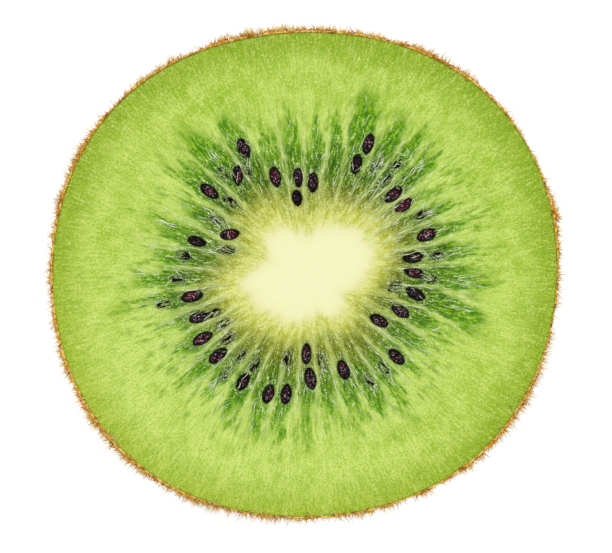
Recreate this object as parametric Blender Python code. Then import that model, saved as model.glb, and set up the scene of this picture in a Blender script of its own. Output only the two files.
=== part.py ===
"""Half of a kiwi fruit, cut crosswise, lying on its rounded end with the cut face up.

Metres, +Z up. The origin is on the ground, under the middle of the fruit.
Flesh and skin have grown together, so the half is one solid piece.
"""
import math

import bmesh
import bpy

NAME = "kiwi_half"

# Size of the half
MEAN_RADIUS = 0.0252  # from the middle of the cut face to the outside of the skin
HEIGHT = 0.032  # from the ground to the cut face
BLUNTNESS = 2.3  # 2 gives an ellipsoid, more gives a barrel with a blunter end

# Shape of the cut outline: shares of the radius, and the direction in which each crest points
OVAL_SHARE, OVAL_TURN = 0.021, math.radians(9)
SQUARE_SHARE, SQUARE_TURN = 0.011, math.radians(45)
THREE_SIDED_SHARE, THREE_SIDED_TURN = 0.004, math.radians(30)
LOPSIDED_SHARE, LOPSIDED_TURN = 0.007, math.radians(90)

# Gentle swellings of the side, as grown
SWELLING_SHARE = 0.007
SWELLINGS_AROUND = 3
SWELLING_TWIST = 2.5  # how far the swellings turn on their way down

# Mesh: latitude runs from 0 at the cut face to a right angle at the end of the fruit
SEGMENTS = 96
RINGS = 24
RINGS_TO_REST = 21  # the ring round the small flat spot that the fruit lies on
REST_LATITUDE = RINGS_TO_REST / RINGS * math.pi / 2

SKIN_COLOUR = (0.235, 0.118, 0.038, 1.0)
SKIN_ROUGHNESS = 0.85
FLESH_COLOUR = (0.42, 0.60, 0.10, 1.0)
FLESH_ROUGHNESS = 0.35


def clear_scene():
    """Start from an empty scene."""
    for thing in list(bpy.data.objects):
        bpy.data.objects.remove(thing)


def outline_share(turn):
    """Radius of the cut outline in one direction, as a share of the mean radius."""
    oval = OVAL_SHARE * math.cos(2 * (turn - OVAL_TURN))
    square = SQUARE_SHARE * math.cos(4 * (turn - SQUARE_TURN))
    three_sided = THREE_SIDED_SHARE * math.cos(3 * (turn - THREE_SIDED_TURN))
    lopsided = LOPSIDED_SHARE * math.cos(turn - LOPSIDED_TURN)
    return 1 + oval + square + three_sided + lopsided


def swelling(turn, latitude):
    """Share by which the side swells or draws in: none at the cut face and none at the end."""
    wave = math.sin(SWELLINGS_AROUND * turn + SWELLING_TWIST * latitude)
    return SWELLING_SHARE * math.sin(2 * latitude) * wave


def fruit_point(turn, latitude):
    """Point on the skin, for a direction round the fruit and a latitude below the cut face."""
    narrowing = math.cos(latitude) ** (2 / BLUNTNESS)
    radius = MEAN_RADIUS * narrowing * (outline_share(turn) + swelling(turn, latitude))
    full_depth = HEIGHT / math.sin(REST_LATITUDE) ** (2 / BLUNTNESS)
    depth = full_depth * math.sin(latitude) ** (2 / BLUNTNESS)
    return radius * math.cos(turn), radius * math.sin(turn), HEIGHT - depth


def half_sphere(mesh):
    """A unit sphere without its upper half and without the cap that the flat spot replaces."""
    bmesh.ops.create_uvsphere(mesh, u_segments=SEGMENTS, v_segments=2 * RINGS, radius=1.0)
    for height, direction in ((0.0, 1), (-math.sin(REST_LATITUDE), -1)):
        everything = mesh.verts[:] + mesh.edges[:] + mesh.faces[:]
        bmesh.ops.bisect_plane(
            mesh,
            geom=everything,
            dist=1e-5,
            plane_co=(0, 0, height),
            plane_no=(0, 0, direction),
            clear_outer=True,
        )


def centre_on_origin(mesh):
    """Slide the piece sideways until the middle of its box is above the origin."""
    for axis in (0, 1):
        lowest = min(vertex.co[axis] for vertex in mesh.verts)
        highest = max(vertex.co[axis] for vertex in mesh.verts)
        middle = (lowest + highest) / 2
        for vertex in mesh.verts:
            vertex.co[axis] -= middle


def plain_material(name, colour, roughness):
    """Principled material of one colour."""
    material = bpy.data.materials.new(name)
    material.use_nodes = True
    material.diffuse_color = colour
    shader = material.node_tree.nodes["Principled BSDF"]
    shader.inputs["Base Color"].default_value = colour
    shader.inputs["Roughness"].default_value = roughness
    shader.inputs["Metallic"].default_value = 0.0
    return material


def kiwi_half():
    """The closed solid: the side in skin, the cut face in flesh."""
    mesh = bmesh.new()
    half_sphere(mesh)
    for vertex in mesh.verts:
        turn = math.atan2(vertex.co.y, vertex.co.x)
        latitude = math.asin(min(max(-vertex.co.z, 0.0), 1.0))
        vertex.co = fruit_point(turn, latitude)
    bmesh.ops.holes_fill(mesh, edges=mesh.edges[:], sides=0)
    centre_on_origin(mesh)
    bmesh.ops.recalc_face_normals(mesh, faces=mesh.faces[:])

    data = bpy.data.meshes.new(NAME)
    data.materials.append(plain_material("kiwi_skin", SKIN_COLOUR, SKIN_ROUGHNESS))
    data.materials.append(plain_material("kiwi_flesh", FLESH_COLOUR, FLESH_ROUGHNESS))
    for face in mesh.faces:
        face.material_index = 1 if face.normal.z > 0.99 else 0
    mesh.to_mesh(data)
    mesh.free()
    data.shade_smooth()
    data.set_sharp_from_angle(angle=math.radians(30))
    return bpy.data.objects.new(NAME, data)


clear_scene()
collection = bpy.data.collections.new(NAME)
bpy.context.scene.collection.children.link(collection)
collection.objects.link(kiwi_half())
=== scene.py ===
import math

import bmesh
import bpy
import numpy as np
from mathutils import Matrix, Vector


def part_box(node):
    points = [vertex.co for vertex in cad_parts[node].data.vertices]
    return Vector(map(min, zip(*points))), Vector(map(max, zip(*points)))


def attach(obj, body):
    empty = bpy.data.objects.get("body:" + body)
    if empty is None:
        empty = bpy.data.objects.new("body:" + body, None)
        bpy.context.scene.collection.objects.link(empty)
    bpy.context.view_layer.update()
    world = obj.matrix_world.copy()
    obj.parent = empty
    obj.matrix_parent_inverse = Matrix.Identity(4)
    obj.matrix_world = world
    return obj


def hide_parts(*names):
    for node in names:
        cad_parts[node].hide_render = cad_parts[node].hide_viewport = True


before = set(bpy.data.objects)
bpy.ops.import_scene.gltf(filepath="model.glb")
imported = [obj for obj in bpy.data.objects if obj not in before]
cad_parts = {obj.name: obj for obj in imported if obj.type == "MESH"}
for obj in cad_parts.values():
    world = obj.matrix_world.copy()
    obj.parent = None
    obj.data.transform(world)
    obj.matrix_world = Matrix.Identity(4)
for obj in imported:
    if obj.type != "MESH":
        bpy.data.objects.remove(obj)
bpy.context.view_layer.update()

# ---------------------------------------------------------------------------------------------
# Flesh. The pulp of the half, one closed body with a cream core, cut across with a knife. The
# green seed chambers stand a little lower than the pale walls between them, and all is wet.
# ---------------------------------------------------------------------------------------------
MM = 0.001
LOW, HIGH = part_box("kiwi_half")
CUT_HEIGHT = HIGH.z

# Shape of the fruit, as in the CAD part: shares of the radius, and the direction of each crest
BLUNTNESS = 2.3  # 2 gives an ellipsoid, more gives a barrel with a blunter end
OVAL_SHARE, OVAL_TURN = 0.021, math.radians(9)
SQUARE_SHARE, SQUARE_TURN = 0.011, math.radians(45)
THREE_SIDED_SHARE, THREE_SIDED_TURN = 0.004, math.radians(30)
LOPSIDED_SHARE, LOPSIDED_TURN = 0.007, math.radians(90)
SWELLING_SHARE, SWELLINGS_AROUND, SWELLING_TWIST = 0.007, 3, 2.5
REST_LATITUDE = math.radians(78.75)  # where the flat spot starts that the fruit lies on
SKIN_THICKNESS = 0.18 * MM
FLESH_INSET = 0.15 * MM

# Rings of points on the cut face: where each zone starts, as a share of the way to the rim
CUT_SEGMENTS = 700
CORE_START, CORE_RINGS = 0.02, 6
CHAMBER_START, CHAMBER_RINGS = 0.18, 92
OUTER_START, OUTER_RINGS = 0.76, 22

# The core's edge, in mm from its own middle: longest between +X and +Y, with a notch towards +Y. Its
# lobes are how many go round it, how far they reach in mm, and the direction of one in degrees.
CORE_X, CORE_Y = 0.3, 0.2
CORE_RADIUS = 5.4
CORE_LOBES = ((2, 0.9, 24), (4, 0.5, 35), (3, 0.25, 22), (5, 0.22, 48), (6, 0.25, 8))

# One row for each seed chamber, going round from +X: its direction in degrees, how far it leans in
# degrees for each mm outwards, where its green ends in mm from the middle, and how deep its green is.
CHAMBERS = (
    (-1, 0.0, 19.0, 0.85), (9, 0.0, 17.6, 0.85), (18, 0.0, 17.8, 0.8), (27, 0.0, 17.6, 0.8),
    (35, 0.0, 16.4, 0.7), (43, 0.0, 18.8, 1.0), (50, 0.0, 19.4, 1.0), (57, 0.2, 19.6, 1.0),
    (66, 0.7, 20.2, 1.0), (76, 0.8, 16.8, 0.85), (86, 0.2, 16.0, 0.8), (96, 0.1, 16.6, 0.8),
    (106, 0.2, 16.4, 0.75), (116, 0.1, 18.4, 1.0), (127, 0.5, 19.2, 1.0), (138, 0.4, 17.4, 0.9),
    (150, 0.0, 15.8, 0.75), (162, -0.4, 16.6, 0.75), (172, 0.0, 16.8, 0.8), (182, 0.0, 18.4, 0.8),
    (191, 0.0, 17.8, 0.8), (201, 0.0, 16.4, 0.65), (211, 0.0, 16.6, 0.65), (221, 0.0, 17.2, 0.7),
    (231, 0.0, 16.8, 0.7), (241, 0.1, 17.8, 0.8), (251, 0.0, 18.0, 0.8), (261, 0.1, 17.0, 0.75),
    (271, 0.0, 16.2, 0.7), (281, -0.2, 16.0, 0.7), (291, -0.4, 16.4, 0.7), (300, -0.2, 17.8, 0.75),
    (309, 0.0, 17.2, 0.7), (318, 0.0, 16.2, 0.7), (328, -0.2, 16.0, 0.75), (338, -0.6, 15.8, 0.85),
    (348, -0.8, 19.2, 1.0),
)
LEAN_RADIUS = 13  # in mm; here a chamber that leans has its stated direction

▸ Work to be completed
Starting at the line that contains "data = bpy.data.meshes.new(NAME)", set down every line up to and including the line that contains "cad_parts[node].hide_render = cad_parts[node].hide_viewport", exactly as given, and no other line.

▸ Solution for this exercise
    data = bpy.data.meshes.new(NAME)
    data.materials.append(plain_material("kiwi_skin", SKIN_COLOUR, SKIN_ROUGHNESS))
    data.materials.append(plain_material("kiwi_flesh", FLESH_COLOUR, FLESH_ROUGHNESS))
    for face in mesh.faces:
        face.material_index = 1 if face.normal.z > 0.99 else 0
    mesh.to_mesh(data)
    mesh.free()
    data.shade_smooth()
    data.set_sharp_from_angle(angle=math.radians(30))
    return bpy.data.objects.new(NAME, data)


clear_scene()
collection = bpy.data.collections.new(NAME)
bpy.context.scene.collection.children.link(collection)
collection.objects.link(kiwi_half())
=== scene.py ===
import math

import bmesh
import bpy
import numpy as np
from mathutils import Matrix, Vector


def part_box(node):
    points = [vertex.co for vertex in cad_parts[node].data.vertices]
    return Vector(map(min, zip(*points))), Vector(map(max, zip(*points)))


def attach(obj, body):
    empty = bpy.data.objects.get("body:" + body)
    if empty is None:
        empty = bpy.data.objects.new("body:" + body, None)
        bpy.context.scene.collection.objects.link(empty)
    bpy.context.view_layer.update()
    world = obj.matrix_world.copy()
    obj.parent = empty
    obj.matrix_parent_inverse = Matrix.Identity(4)
    obj.matrix_world = world
    return obj


def hide_parts(*names):
    for node in names:
        cad_parts[node].hide_render = cad_parts[node].hide_viewport = True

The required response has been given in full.